**TASK INSTRUCTIONS**
Your task is to quote exactly the run of lines that starts at the line containing "mesh_windows();" and ends at the line containing "points = [vertex.co", including both.

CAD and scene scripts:
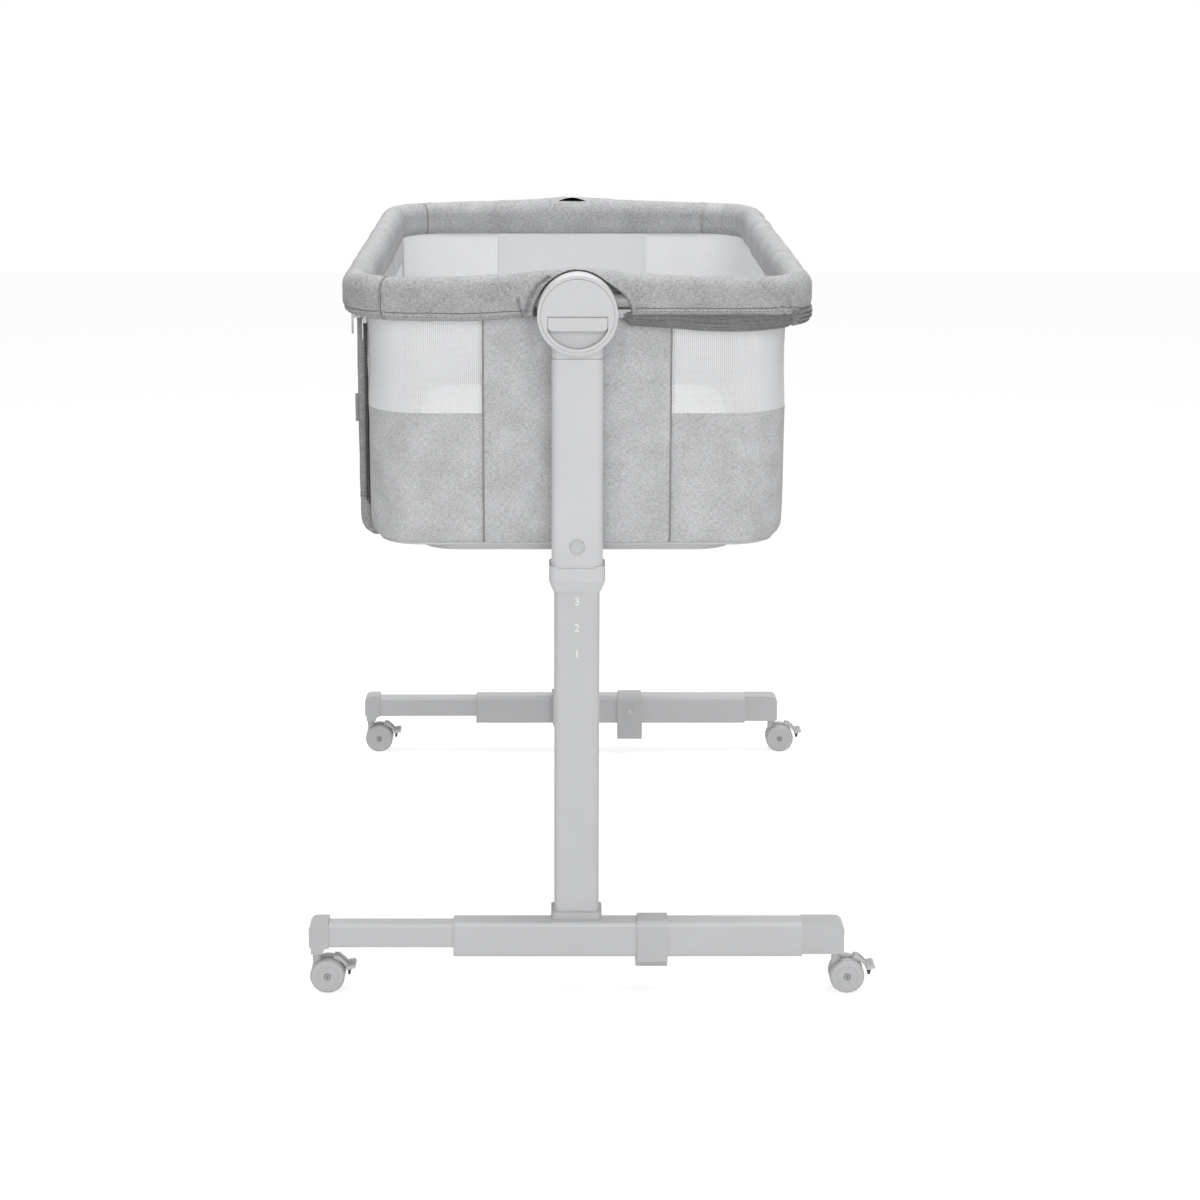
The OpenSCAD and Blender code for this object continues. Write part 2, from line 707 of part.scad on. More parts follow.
module castor_wheels() color(plastic_grey) {
    for (sy = [-1, 1]) translate([axle_x, sy * (castor_body_t / 2 + run_gap + wheel_w / 2), wheel_r])
        rotate([sy * 90, 0, 0]) rotate_extrude() polygon([
            [0, wheel_w / 2], [0, -wheel_w / 2 + cap_in], [wheel_r * cap_share, -wheel_w / 2 + cap_in],
            [wheel_r * cap_share, -wheel_w / 2 + face_in], [wheel_r * face_share, -wheel_w / 2 + face_in],
            [wheel_r * face_edge_share, -wheel_w / 2], [wheel_r - rim_round, -wheel_w / 2],
            [wheel_r, -wheel_w / 2 + rim_slope], [wheel_r, wheel_w / 2 - over],
            [wheel_r - over, wheel_w / 2]]);
    bar_y(axle_x, wheel_r, -castor_body_t / 2 - over, castor_body_t + 2 * over, axle_d / 2);
}

module castor_brake() color(plastic_grey) {
    for (sy = [-1, 1])
        along_y(sy * (castor_body_t / 2 + run_gap + brake_ear_t / 2) - brake_ear_t / 2, brake_ear_t)
            polygon([[brake_axis_x - brake_ear_back, pedal_z1], [pedal_x0 + 2 * over, pedal_z1],
                [pedal_x0 + 2 * over, pedal_z1 - pedal_t], [pedal_x0, pedal_z1 - pedal_t + over],
                [brake_axis_x - run_gap, brake_axis_z - run_gap]]);
    bar_y(brake_axis_x, brake_axis_z, -castor_body_t / 2 - brake_ear_t / 2,
        castor_body_t + brake_ear_t, brake_pin_d / 2);
    along_y(-pedal_w / 2, pedal_w) polygon([
        [pedal_x0 + over, pedal_z1], [pedal_reach - pedal_nose, pedal_z1],
        [pedal_reach, pedal_z1 - over], [pedal_reach - over, pedal_z1 - pedal_t + pedal_thin],
        [pedal_x0 + over, pedal_z1 - pedal_t]]);
    along_y(-castor_body_t / 2 - wheel_w + over, castor_body_t + 2 * wheel_w - 2 * over) polygon([
        [shoe_x, shoe_z], [shoe_x + shoe_t, shoe_z + over],
        [shoe_x + shoe_t, pedal_z1 - pedal_t + pedal_thin],
        [shoe_x, pedal_z1 - pedal_t + pedal_thin]]);
}

// Padded rail: a closed path of straights and quarter turns, seen from above
module both_ends() {
    children();
    mirror([0, 1, 0]) children();
}

module rail_turn(sx, a0, turn) translate([sx * corner_x, -corner_y, rail_z]) rotate([0, 0, a0])
    rotate_extrude(angle = turn) translate([rail_corner_r, 0]) children();

module rail_fixed_path(over_turn) {
    both_ends() {
        rail_turn(1, -90, 90) children();
        mirror([1, 0, 0]) rail_turn(1, -90, seam_turn + over_turn) children();
        translate([0, 0, rail_z]) along_x(-corner_x, 2 * corner_x) translate([-rail_y, 0]) children();
    }
    translate([0, 0, rail_z]) along_y(-corner_y, 2 * corner_y) translate([rail_x, 0]) children();
}

module rail_side_path(over_turn) {
    both_ends() rail_turn(-1, -180, 90 - seam_turn - seam_gap_turn + over_turn) children();
    translate([0, 0, rail_z]) along_y(-corner_y, 2 * corner_y) translate([-rail_x, 0]) children();
}

module pad_outline() {
    square([pad_w, pad_h - pad_w], center = true);
    for (s = [-1, 1]) translate([0, s * pad_shift]) circle(pad_r);
}

module frame_tube() placed() color("silver") difference() {
    rail_fixed_path(0) circle(d = frame_tube_d, $fn = 32);
    rail_fixed_path(over) circle(d = frame_tube_d - 2 * frame_tube_t, $fn = 32);
}

module rail_padding() placed() color(fabric_grey) difference() {
    union() {
        rail_fixed_path(0) pad_outline();
        both_ends() intersection() {
            bar_y(0, hub_z, hump_y0, hump_y1 - hump_y0, hump_r);
            translate([-hub_r, -rail_length, rail_z]) cube([hub_d, rail_length, hub_d]);
        }
    }
    rail_fixed_path(over) circle(d = pad_bore_d);
    both_ends() bar_y(0, hub_z, hump_y0 - hub_len, hub_len, hub_relief_r);
}

module side_tube() placed() color("silver") difference() {
    rail_side_path(0) circle(d = frame_tube_d, $fn = 32);
    rail_side_path(over) circle(d = frame_tube_d - 2 * frame_tube_t, $fn = 32);
}

module side_padding() placed() color(fabric_grey) difference() {
    rail_side_path(0) pad_outline();
    rail_side_path(over) circle(d = pad_bore_d);
}

// Fabric liner: rounded tub with a raised panel in the middle of each end
module liner_layer(inset, z) along_z(z, layer_t)
    rounded(2 * (wall_x - inset), 2 * (wall_y - inset), wall_r - inset * corner_share, $fn = 32);

module liner_form(inset, z_up, z_shift) hull() for (k = [0 : len(liner_heights_share) - 1])
    liner_layer(inset + liner_inset_share[k] * wall_x,
        liner_z0 + z_shift + liner_heights_share[k] * (liner_band_h + z_up));

module basket_liner() placed() color(fabric_grey) {
    difference() {
        liner_form(0, 0, 0);
        liner_form(wall_t, over, liner_floor_t);
        translate([-wall_x - over, -side_y - zip_gap, sill_z])
            cube([wall_r, 2 * (side_y + zip_gap), liner_band_h]);
    }
    for (sy = [-1, 1])
        translate([-centre_panel_w / 2, sy * (wall_y - wall_t / 2) - wall_t / 2, window_z0 - layer_t])
            cube([centre_panel_w, wall_t, wall_top - window_z0 + layer_t]);
}

// Mesh in the upper band outside the centre panels, with the tape that each zip runs on
module mesh_turn(sx, a0) translate([sx * corner_x, -corner_y, window_z0]) rotate([0, 0, a0])
    rotate_extrude(angle = 90) translate([wall_r - wall_t / 2 - mesh_t / 2, 0]) square([mesh_t, window_h]);

module mesh_windows() placed() color(mesh_white) {
    both_ends() {
        mesh_turn(-1, -180);
        mesh_turn(1, -90);
        for (x = [-corner_x, centre_panel_w / 2])
            translate([x, -wall_y + wall_t / 2 - mesh_t / 2, window_z0])
                cube([corner_x - centre_panel_w / 2, mesh_t, window_h]);
        translate([-wall_x, -corner_y - tape_w, window_z0]) cube([wall_t, tape_w, window_h - over]);
    }
    translate([wall_x - wall_t / 2 - mesh_t / 2, -corner_y, window_z0])
        cube([mesh_t, 2 * corner_y, window_h]);
}

// Side that folds down: fabric border round a thinner mesh field
module side_panel() placed() color(fabric_grey) {
    difference() {
        translate([-wall_x, -side_y, side_z0]) cube([wall_t, 2 * side_y, wall_top - side_z0]);
        translate([-wall_x - over, -side_y + side_border, window_z0])
            cube([wall_t + 2 * over, 2 * (side_y - side_border), wall_top - side_border - window_z0]);
    }
    translate([-wall_x + wall_t / 2 - mesh_t / 2, -side_y + side_border, window_z0])
        cube([mesh_t, 2 * (side_y - side_border), wall_top - side_border - window_z0]);
}

// Board, tray and mattress
module base_board() placed() color("burlywood") along_z(board_z, board_t)
    rounded(2 * (wall_x - board_inset), 2 * (wall_y - board_inset), wall_r - board_inset / 2);

module tray_outline(inset)
    rounded(2 * (wall_x - tray_side_inset - inset), 2 * (wall_y - tray_end_inset - inset), tray_r - inset);

module base_tray() placed() color(plastic_grey) difference() {
    union() {
        along_z(liner_z0 - tray_h / 2, tray_h / 2) tray_outline(0);
        along_z(liner_z0 - tray_h, tray_h / 2) tray_outline(tray_lip);
    }
    along_z(liner_z0 - tray_h + tray_t, tray_h) tray_outline(tray_lip + tray_t);
}

function mattress_swell(s) = mattress_draw * (1 - pow(2 * s - 1, 2));

module mattress_outline(inset) rounded(2 * (wall_x - wall_t - mattress_gap - inset),
    2 * (wall_y - wall_t - mattress_gap - inset), wall_r - mattress_gap, $fn = 24);

module mattress_layer(s) along_z(mattress_z0 + s * (mattress_t - mattress_crown), layer_t)
    mattress_outline(mattress_draw - mattress_swell(s));

module mattress() placed() color("white") hull() {
    for (s = mattress_layers_share) mattress_layer(s);
    along_z(mattress_z0 + mattress_t - layer_t, layer_t)
        scale([crown_share, crown_share]) mattress_outline(0);
}

// Zip slider with its pull
module zip_slider() placed() color("silver") {
    translate([-wall_x - run_gap - slider_t, -slider_y - slider_w, slider_z1 - slider_h])
        cube([slider_t, slider_w, slider_h]);
    translate([-wall_x - run_gap - slider_t - pull_t, -slider_y - slider_w / 2 - pull_w / 2,
        slider_z1 - slider_h / 2 - pull_h]) cube([pull_t, pull_w, pull_h]);
}

module castor_body_at(x) placed() castor_at(x) castor_body();
module castor_wheels_at(x) placed() castor_at(x) castor_wheels();
module castor_brake_at(x) placed() castor_at(x) castor_brake();
module rear() mirror([0, 1, 0]) children();

outer_tube();  // front_outer_tube
end_cap();  // front_end_cap
glides();  // front_glides
saddle();  // front_saddle
post_bracket();  // front_post_bracket
lower_post();  // front_lower_post
screws();  // front_screws
rear() outer_tube();  // rear_outer_tube
rear() end_cap();  // rear_end_cap
rear() glides();  // rear_glides
rear() saddle();  // rear_saddle
rear() post_bracket();  // rear_post_bracket
rear() lower_post();  // rear_lower_post
rear() screws();  // rear_screws
inner_tube();  // front_inner_tube
slide_cap();  // front_slide_cap
slide_shoe();  // front_slide_shoe
rear() inner_tube();  // rear_inner_tube
rear() slide_cap();  // rear_slide_cap
rear() slide_shoe();  // rear_slide_shoe
castor_body_at(-stem_x);  // castor_body_front_left
castor_wheels_at(-stem_x);  // castor_wheels_front_left
castor_brake_at(-stem_x);  // castor_brake_front_left
castor_body_at(stem_x);  // castor_body_front_right
castor_wheels_at(stem_x);  // castor_wheels_front_right
castor_brake_at(stem_x);  // castor_brake_front_right
rear() castor_body_at(-stem_x);  // castor_body_rear_left
rear() castor_wheels_at(-stem_x);  // castor_wheels_rear_left
rear() castor_brake_at(-stem_x);  // castor_brake_rear_left
rear() castor_body_at(stem_x);  // castor_body_rear_right
rear() castor_wheels_at(stem_x);  // castor_wheels_rear_right
rear() castor_brake_at(stem_x);  // castor_brake_rear_right
sleeve();  // front_sleeve
collar();  // front_collar
sight_lens();  // front_sight_lens
hub_shell();  // front_hub_shell
hub_cover();  // front_hub_cover
release_flap();  // front_release_flap
pull_rod();  // front_pull_rod
lock_pin();  // front_lock_pin
rear() sleeve();  // rear_sleeve
rear() collar();  // rear_collar
rear() sight_lens();  // rear_sight_lens
rear() hub_shell();  // rear_hub_shell
rear() hub_cover();  // rear_hub_cover
rear() release_flap();  // rear_release_flap
rear() pull_rod();  // rear_pull_rod
rear() lock_pin();  // rear_lock_pin
frame_tube();
rail_padding();
basket_liner();
mesh_windows();
base_board();
base_tray();
mattress();
side_tube();
side_padding();
side_panel();
zip_slider();  // front_zip_slider
rear() zip_slider();  // rear_zip_slider
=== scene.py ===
# %% [markdown]
# # Bedside sleeper crib
# Two end frames carry a padded fabric basket, and one long side folds down. The frame's
# hard parts come in as they are and only get their finish here. Every soft part is made
# again as cloth: a box with a colour would show neither seams nor folds.

# %% Load the frame
import math

import bpy
import bmesh
from mathutils import Matrix, Vector, noise


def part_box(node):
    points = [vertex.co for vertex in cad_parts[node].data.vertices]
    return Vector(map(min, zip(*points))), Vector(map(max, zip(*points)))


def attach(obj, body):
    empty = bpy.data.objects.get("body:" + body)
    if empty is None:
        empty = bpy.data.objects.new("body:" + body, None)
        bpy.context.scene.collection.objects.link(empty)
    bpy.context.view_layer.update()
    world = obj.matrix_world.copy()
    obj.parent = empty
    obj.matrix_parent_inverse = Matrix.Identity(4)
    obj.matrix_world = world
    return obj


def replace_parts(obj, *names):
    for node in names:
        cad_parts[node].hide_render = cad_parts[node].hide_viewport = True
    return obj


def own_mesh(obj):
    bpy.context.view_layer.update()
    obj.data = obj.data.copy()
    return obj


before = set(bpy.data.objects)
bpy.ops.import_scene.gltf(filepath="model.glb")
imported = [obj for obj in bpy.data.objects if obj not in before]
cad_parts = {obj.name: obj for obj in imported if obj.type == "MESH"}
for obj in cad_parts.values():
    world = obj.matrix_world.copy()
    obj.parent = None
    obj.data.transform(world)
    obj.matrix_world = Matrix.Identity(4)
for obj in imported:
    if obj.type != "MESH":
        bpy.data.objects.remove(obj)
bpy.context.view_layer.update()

# %% [markdown]
# The soft parts follow one route round the basket, so its sizes are read from the frame:
# the steel tube inside the rail gives the route, and the hub cover the centre of the hub.

# %% Sizes taken from the frame
TUBE_R = 0.008
PAD_HALF_W = 0.016
PAD_HALF_H = 0.023
CORNER_R = 0.075
WALL_R = 0.063
WALL_T = 0.003

tube_low, tube_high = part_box("frame_tube")
post_low, post_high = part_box("front_lower_post")
cover_low, cover_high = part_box("front_hub_cover")

MID_X = (post_low[0] + post_high[0]) / 2
RAIL_Z = (tube_low[2] + tube_high[2]) / 2
BEND_X = tube_high[0] - TUBE_R - MID_X - CORNER_R
BEND_Y = tube_high[1] - TUBE_R - CORNER_R
HUB_Z = (cover_low[2] + cover_high[2]) / 2
BASE_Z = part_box("basket_liner")[0][2]
NET_LOW_Z = 0.669
NET_TOP_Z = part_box("mesh_windows")[1][2]
SILL_Z = 0.553
HUB_R = 0.04425
HUB_BACK_Y = 0.4027
POST_FACE_Y = -post_low[1]
ENDS = (("front", -1), ("rear", 1))
print("middle x", round(MID_X, 4), "rail z", round(RAIL_Z, 4))
print("bends at", round(BEND_X, 4), round(BEND_Y, 4))

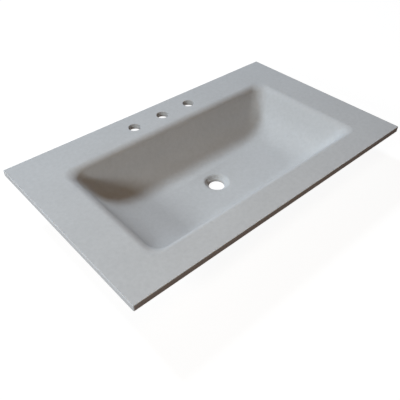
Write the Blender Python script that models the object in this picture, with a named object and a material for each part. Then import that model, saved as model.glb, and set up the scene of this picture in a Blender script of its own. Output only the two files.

**OUTPUT OF THE TASK**
mesh_windows();
base_board();
base_tray();
mattress();
side_tube();
side_padding();
side_panel();
zip_slider();  // front_zip_slider
rear() zip_slider();  // rear_zip_slider
=== scene.py ===
# %% [markdown]
# # Bedside sleeper crib
# Two end frames carry a padded fabric basket, and one long side folds down. The frame's
# hard parts come in as they are and only get their finish here. Every soft part is made
# again as cloth: a box with a colour would show neither seams nor folds.

# %% Load the frame
import math

import bpy
import bmesh
from mathutils import Matrix, Vector, noise


def part_box(node):
    points = [vertex.co for vertex in cad_parts[node].data.vertices]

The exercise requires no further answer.